I noticed the values of total metrics for streams were decreasing periodically when viewed in JMX, for example process-total for each processor-node-id under stream-processor-node-metrics.
Edit: For processor node metrics, I should have been looking at ProcessorNode, not StreamsMetricsThreadImpl.
Looking at StreamsMetricsThreadImpl, I believe this behavior is due to using Count() as the Stat for the *-total metrics. Count() is a SampledStat, so the value it reports is the count in recent time windows, and the value decreases whenever a window is purged. This explains the behavior I saw, but I think the issue is deeper. For example, processTimeSensor attempts to measure, process-latency-avg, process-latency-max, process-rate, and process-total. For that sensor, record is called like streamsMetrics.processTimeSensor.record(computeLatency() / (double) processed, timerStartedMs);
so the value passed to record is average latency per processed message in this batch if I understand correctly. That gets pushed through to the call to Count#record, which increments it's count by 1, ignoring the value parameter.
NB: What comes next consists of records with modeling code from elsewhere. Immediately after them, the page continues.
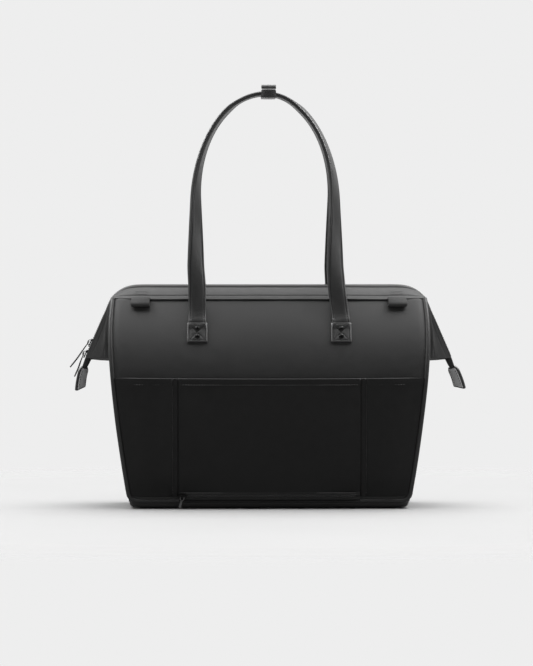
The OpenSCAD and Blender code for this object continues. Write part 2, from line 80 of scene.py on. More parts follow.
def half_d(z):
    if z < SWELL_Z:
        return BASE_D / 2 + SWELL * (1 - (1 - z / SWELL_Z) ** 2)
    lean = (max(0, z - LEAN_Z) / (SEAM_Z + 1 - LEAN_Z)) ** LEAN_POWER
    return BASE_D / 2 + SWELL - (BASE_D / 2 + SWELL - MOUTH_D) * lean


def wave(x, y, z, size, amount, seed=0.0):
    """Slow unevenness: a signed distance that changes over about size millimetres."""
    return amount * noise.noise(Vector((x / size + seed, y / size - seed, z / size)))


def lerp(a, b, t):
    return a + (b - a) * t


def bell(x, centre, width):
    """1 at centre, falling to nothing a few widths away."""
    return exp(-((x - centre) / width) ** 2)


def arch(x):
    """0 at 0 and 1, and 1 halfway."""
    return sin(pi * clamp(x))


def unit(v):
    return v / np.linalg.norm(v)


def around(n):
    """n angles round a circle."""
    return np.linspace(0, 2 * pi, n, endpoint=False)


def run_at(points, i):
    """Unit vector along the line through points, at the one numbered i."""
    return unit(np.subtract(points[min(i + 1, len(points) - 1)], points[max(i - 1, 0)]))


def new_object(name, data):
    made = bpy.data.objects.new(name, data)
    bpy.context.scene.collection.objects.link(made)
    return made


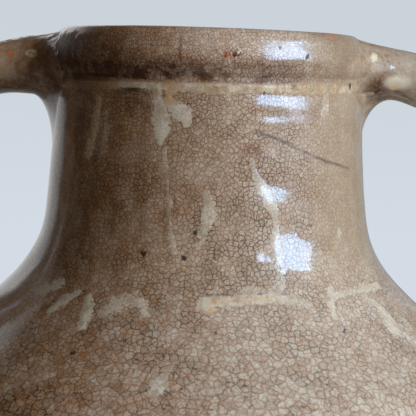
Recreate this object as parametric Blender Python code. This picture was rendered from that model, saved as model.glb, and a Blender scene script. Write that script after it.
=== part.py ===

Whatever stat is recording the total would need to know is the number of messages processed. Because of that, I don't think it's possible for one Sensor to measure both latency and total. That said, it's not clear to me how all the different Stats work and how exactly Sensors work, and I don't actually understand how the process-rate metric is working for similar reasons but that seems to be correct, so I may be missing something here.